What appears to be judgment from one perspective is a standing in my freedom from another point of view. Who’s right and who’s wrong? Well, I’m right and everyone else is wrong, of course. Just kidding. But really, our own perspective will appear to be right most of the time, because it is what is right for us at any given point in our journey. Absolute truth is always shifting in that sense, depending on our circumstance.

I’m forced to face the dilemma that, if I was deceived once before, how do I know I’m not deceived once again? In reality, given the amount of how much we all don’t know, there’s a majority chance that I am mistaken, except with different issues this time. And that is all part of learning and growing… for all of us.

So, right and/or wrong really doesn’t make a huge difference anymore. The judgment of good and evil concept becomes pointless when two people have two different perspectives, but judging where I want to go next, with what beliefs and with what attitude might be an example of better judgment.

So this might describe the current battle with my personal dragon/caretaker from my personal perspective.

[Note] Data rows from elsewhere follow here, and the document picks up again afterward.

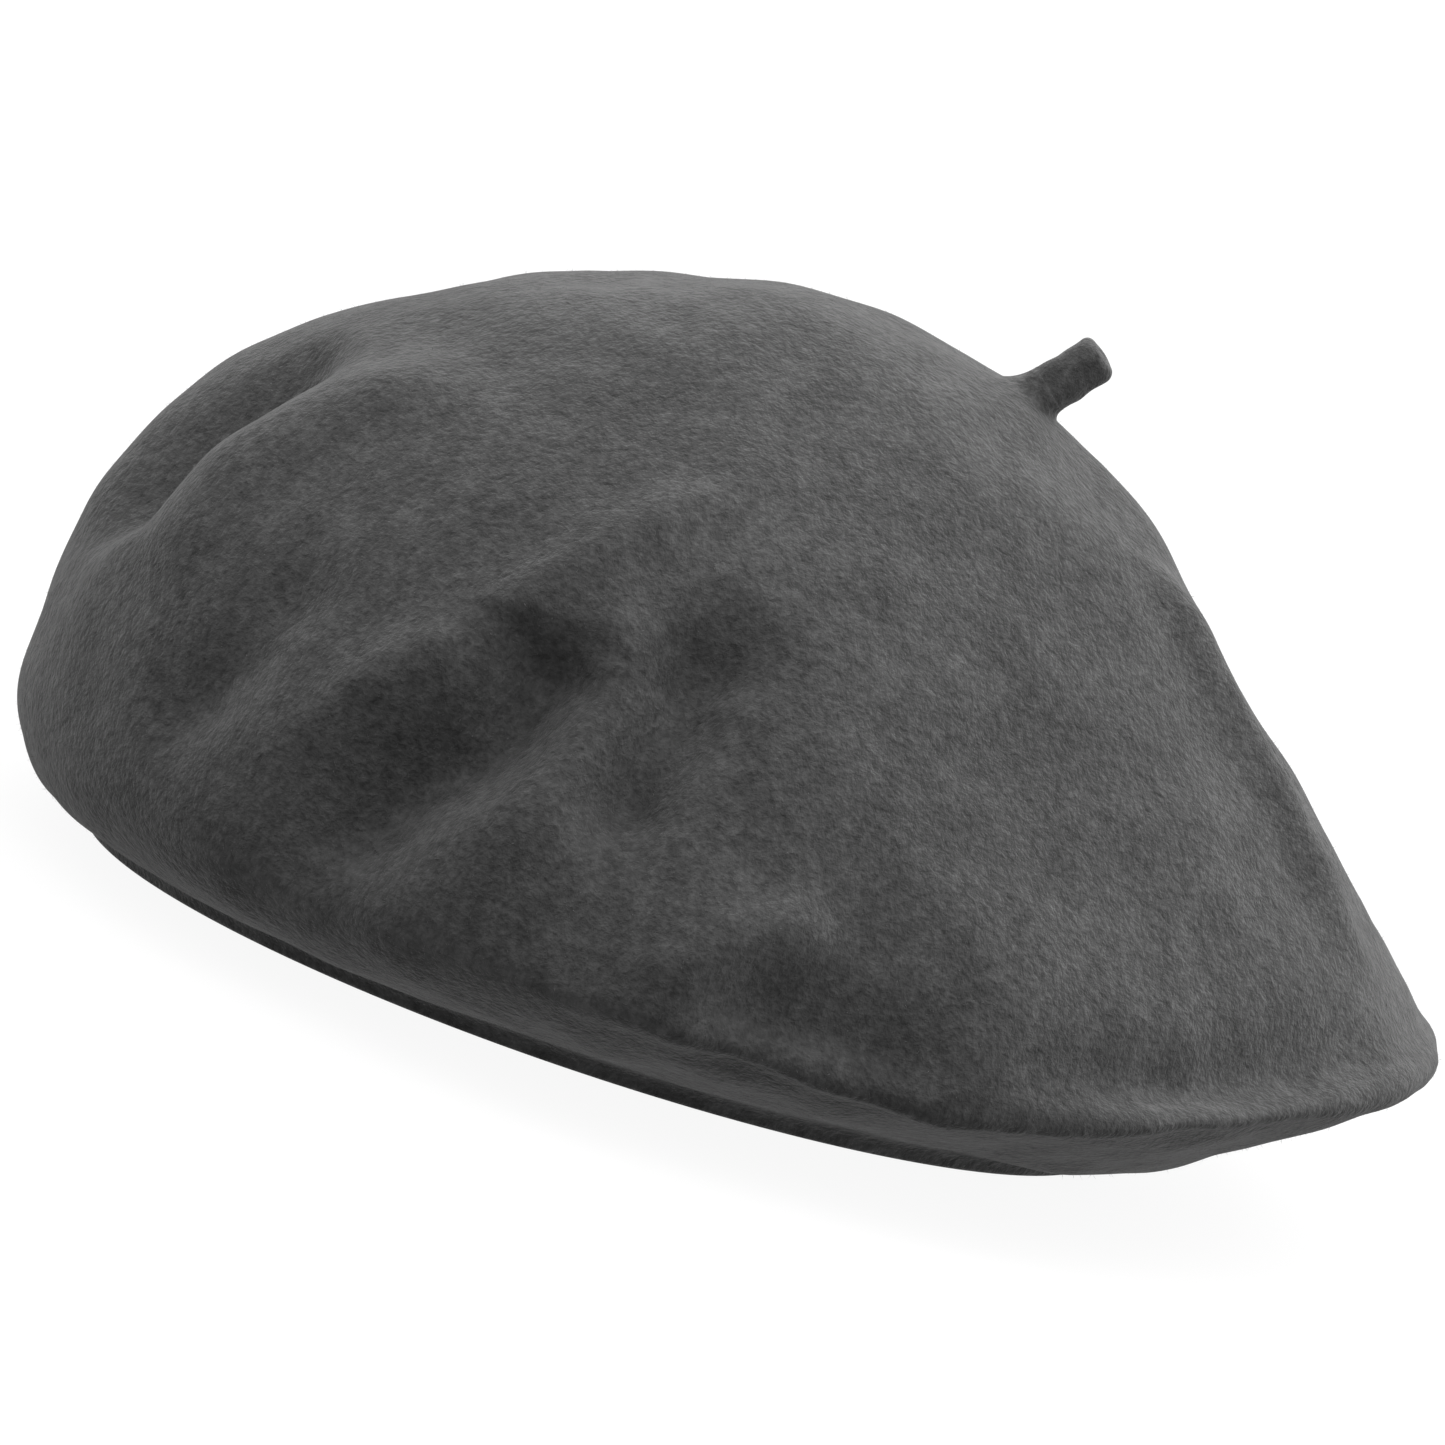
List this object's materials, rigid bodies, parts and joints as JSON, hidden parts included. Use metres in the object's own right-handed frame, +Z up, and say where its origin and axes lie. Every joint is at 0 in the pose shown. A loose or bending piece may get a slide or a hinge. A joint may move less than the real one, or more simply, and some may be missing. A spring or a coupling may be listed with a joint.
{
  "type": "beret",
  "caption": "Soft brimless felted wool hat with a full crown that slopes back from a short thick stalk, a folded rim, and a ribbon sweatband with a small bow inside the head opening.",
  "frame": {"origin": "centre of the head opening, in the plane of its lower edge", "axes": "+Z up through the crown, -Y towards the wearer's forehead, +Y towards the overhang at the back of the head, +X towards the wearer's left"},
  "size_m": [0.2558, 0.268, 0.1433],
  "materials": {
    "felt": "fulled wool felt, dark neutral grey, matt with a fine fibre sheen",
    "yarn": "twisted wool yarn, dark grey",
    "ribbon": "ribbed grosgrain ribbon, near black",
    "thread": "twisted sewing thread, dark grey",
    "label": "woven satin tape, off-white, blank"
  },
  "bodies": {
    "root": {"felt_body": "felt", "sweatband": "ribbon", "sweatband_stitching": "thread", "bow_loops": "ribbon", "bow_knot": "ribbon", "care_label_stitch": "thread"},
    "crown_top": {"stalk_base": "felt", "stalk_knot": "yarn", "stalk_tack_thread": "thread"},
    "stalk": {"stalk": "felt"},
    "care_label": {"care_label": "label"}
  },
  "joints": [
    {"name": "crown_press", "type": "slide", "parent": "root", "child": "crown_top", "axis": [0, 0, -1], "range_m": [0, 0.088], "deforming": ["felt_body"]},
    {"name": "stalk_bend", "type": "hinge", "parent": "crown_top", "child": "stalk", "pos_m": [0, 0.04496, 0.13379], "axis": [1, 0, 0], "range_deg": [-45, 45], "stiffness_Nm_per_rad": 0.005},
    {"name": "care_label_flap", "type": "hinge", "parent": "root", "child": "care_label", "pos_m": [0.07283, 0, 0.0235], "axis": [0, 1, 0], "range_deg": [0, 110]}
  ]
}
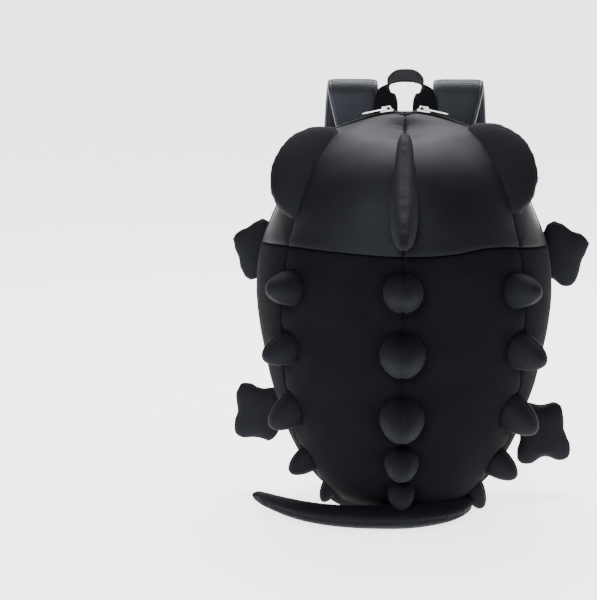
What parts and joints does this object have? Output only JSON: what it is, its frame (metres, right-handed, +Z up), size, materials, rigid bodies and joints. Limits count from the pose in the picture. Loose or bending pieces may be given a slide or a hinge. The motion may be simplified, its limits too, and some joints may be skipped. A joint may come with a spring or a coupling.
{
  "type": "child's animal backpack",
  "caption": "Soft child's backpack shaped like a spiny lizard, with stuffed spikes, ears, fin, feet and tail, a top zip, a handle and padded shoulder straps.",
  "frame": {"origin": "on the floor under the bag, in the base panel's flat underside", "axes": "+Z up along the animal's spine towards its head, -Y towards the animal's back, +Y towards the wearer, +X to the right of a viewer who faces the animal's back"},
  "size_m": [0.3681, 0.2916, 0.4373],
  "materials": {
    "shell_fabric": "satin woven, with a soft sheen",
    "plush_fabric": "matte brushed",
    "mesh_fabric": "matte spacer mesh",
    "webbing": "ribbed woven",
    "zip_tape": "fine woven",
    "zip_metal": "bright cast",
    "black_plastic": "moulded satin",
    "eye_patch": "flat felt"
  },
  "bodies": {
    "bag": {"back_panel": "mesh_fabric", "base_panel": "shell_fabric", "cheek_panel_left": "shell_fabric", "cheek_panel_right": "shell_fabric", "ear_left": "plush_fabric", "ear_right": "plush_fabric", "eye_left": "eye_patch", "eye_right": "eye_patch", "front_foot_left": "plush_fabric", "front_foot_right": "plush_fabric", "handle": "webbing", "head_fin": "plush_fabric", "head_panel_left": "shell_fabric", "head_panel_right": "shell_fabric", "lower_webbing_left": "webbing", "lower_webbing_right": "webbing", "rear_foot_left": "plush_fabric", "rear_foot_right": "plush_fabric", "rear_gusset": "shell_fabric", "shoulder_strap_left": "mesh_fabric", "shoulder_strap_right": "mesh_fabric", "side_panel_left": "shell_fabric", "side_panel_right": "shell_fabric", "side_spike_left_1": "plush_fabric", "side_spike_left_2": "plush_fabric", "side_spike_left_3": "plush_fabric", "side_spike_left_4": "plush_fabric", "side_spike_left_5": "plush_fabric", "side_spike_right_1": "plush_fabric", "side_spike_right_2": "plush_fabric", "side_spike_right_3": "plush_fabric", "side_spike_right_4": "plush_fabric", "side_spike_right_5": "plush_fabric", "spine_panel_left": "shell_fabric", "spine_panel_right": "shell_fabric", "spine_spike_1": "plush_fabric", "spine_spike_2": "plush_fabric", "spine_spike_3": "plush_fabric", "spine_spike_4": "plush_fabric", "spine_spike_5": "plush_fabric", "strap_adjuster_left": "black_plastic", "strap_adjuster_right": "black_plastic", "tail": "plush_fabric", "zip_chain_left": "zip_tape", "zip_chain_right": "zip_tape", "zip_end_panel_left": "shell_fabric", "zip_end_panel_right": "shell_fabric", "zip_slider_left": "zip_metal", "zip_slider_right": "zip_metal", "zip_tape_front": "zip_tape", "zip_tape_rear": "zip_tape"},
    "pull_left": {"zip_pull_left": "zip_metal"},
    "pull_right": {"zip_pull_right": "zip_metal"}
  },
  "joints": [
    {"name": "pull_left_hinge", "type": "hinge", "parent": "bag", "child": "pull_left", "pos_m": [-0.01877, 0.05, 0.402], "axis": [0, 1, 0], "range_deg": [0, 130]},
    {"name": "pull_right_hinge", "type": "hinge", "parent": "bag", "child": "pull_right", "pos_m": [0.01877, 0.05, 0.402], "axis": [0, -1, 0], "range_deg": [0, 130]}
  ]
}
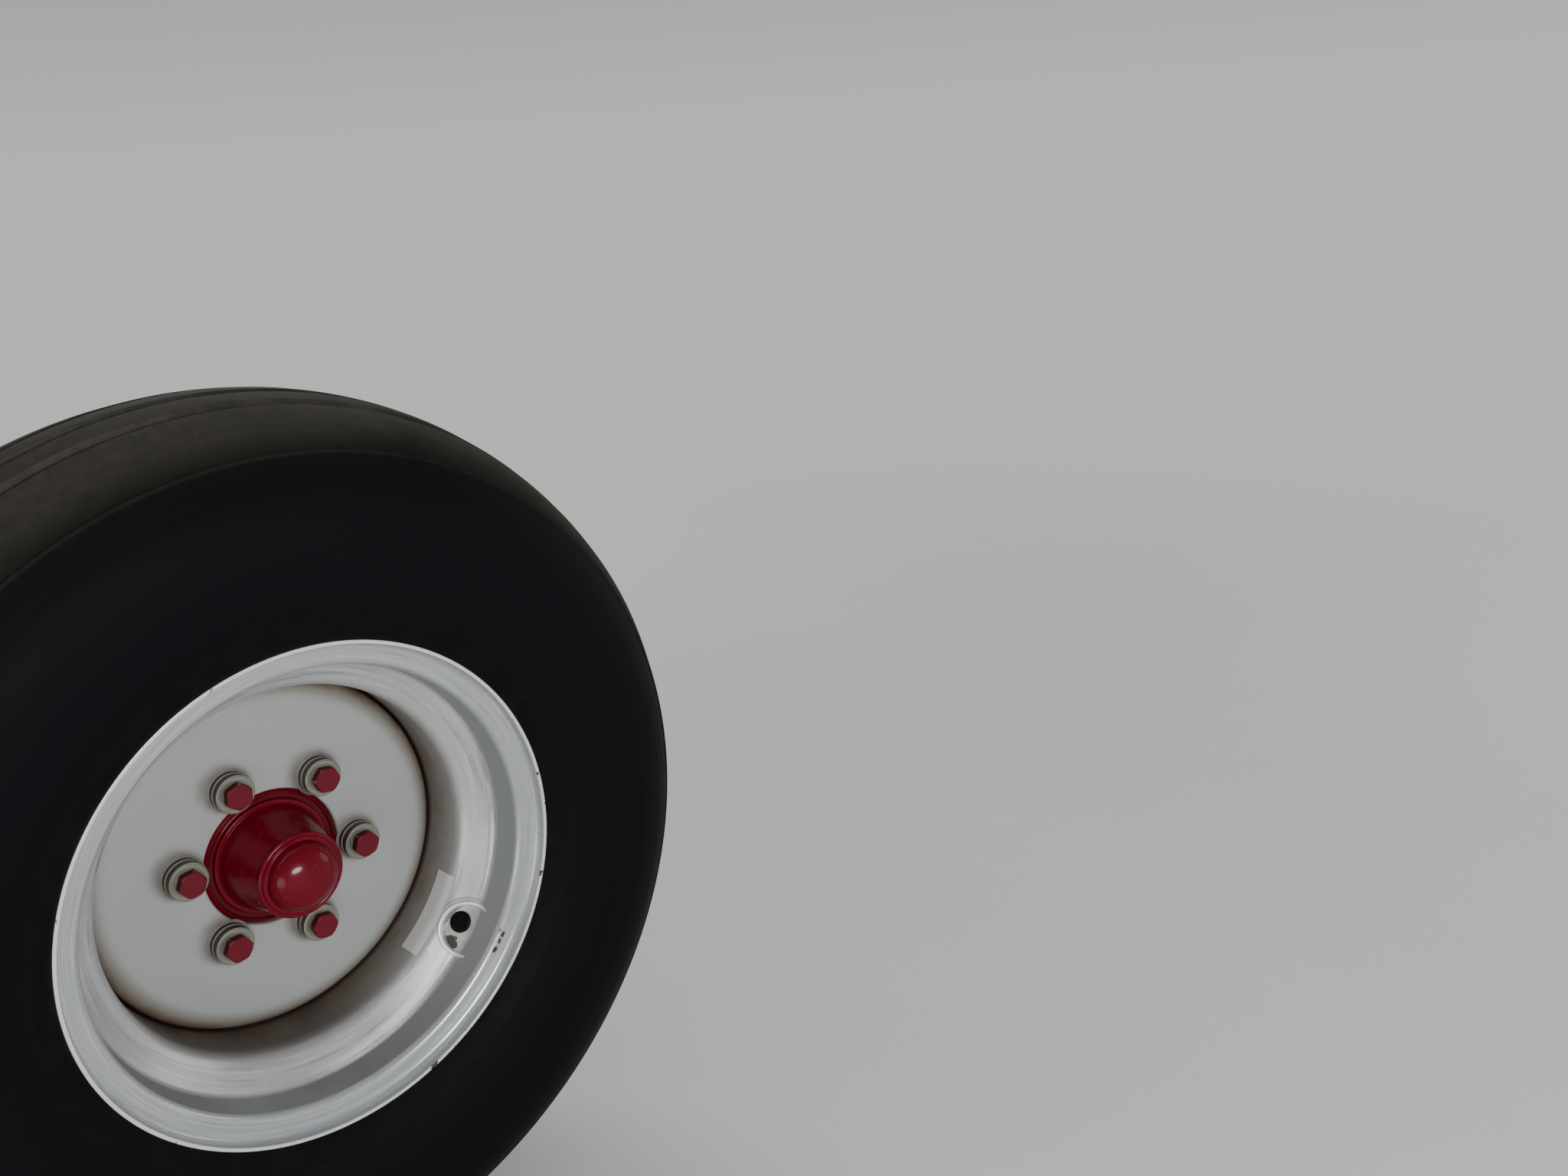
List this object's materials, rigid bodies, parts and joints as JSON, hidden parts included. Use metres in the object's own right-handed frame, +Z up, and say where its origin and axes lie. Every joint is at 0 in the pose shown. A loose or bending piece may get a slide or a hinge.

Never do I want to forget the damage, but ever do I want to allow the damage to do its part. This way I might rebuild my life, and this time with eyes a little more open, and with a little more strength to stand on my own.

  1. Straight from the heart!
    From my own personal perspective, I’ve been down many roads, walked many paths – an incredible journey – but so far they’ve all led back to freedom in Christ.

  2. Well written. Well said. Thanks Eliz.

  3. One of the big advantages of starting in a “cold” legalistic, harmful environment, is you won’t stop until you reach “hot”: a universe of Love, Grace and innocence.